Numerical relativity in spherical coordinates with the Einstein Toolkit

TL;DR

This paper presents an implementation of spherical coordinate numerical relativity within the Einstein Toolkit, demonstrating improved gravitational wave signal accuracy for black hole simulations by handling coordinate singularities analytically.

Contribution

The authors adapt the Einstein Toolkit for spherical coordinates using a reference-metric BSSN formulation, enabling accurate simulations without symmetry assumptions.

Findings

Reduced noise in gravitational wave signals on spherical grids

Successful simulation of a disturbed Kerr black hole

Implementation available as open-source thorns

Abstract

Numerical relativity codes that do not make assumptions on spatial symmetries most commonly adopt Cartesian coordinates.

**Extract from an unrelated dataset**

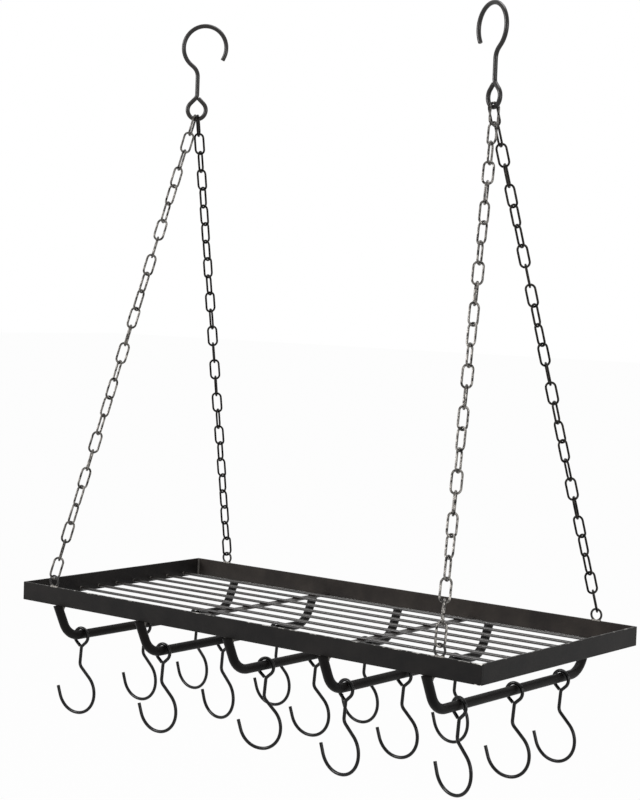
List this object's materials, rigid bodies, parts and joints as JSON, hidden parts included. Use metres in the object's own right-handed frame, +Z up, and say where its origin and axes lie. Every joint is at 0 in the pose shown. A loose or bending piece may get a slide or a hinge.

While these coordinates have many attractive features, spherical coordinates are much better suited to take advantage of approximate symmetries in a number of astrophysical objects, including single stars, black holes and accretion disks. While the appearance of coordinate singularities often spoils numerical relativity simulations in spherical coordinates, especially in the absence of any symmetry assumptions, it has recently been demonstrated that these problems can be avoided if the coordinate singularities are handled analytically. This is possible with the help of a reference-metric version of the Baumgarte-Shapiro-Shibata-Nakamura formulation together with a proper rescaling of tensorial quantities. In this paper we report on an implementation of this formalism in the Einstein Toolkit. We adapt the Einstein Toolkit infrastructure, originally designed for Cartesian coordinates, to handle spherical coordinates, by providing appropriate boundary conditions at both inner and outer boundaries. We perform numerical simulations for a disturbed Kerr black hole, extract the gravitational wave signal, and demonstrate that the noise in these signals is orders of magnitude smaller when computed on spherical grids rather than Cartesian grids. With the public release of our new Einstein Toolkit thorns, our methods for numerical relativity in spherical coordinates will become available to the entire numerical relativity community.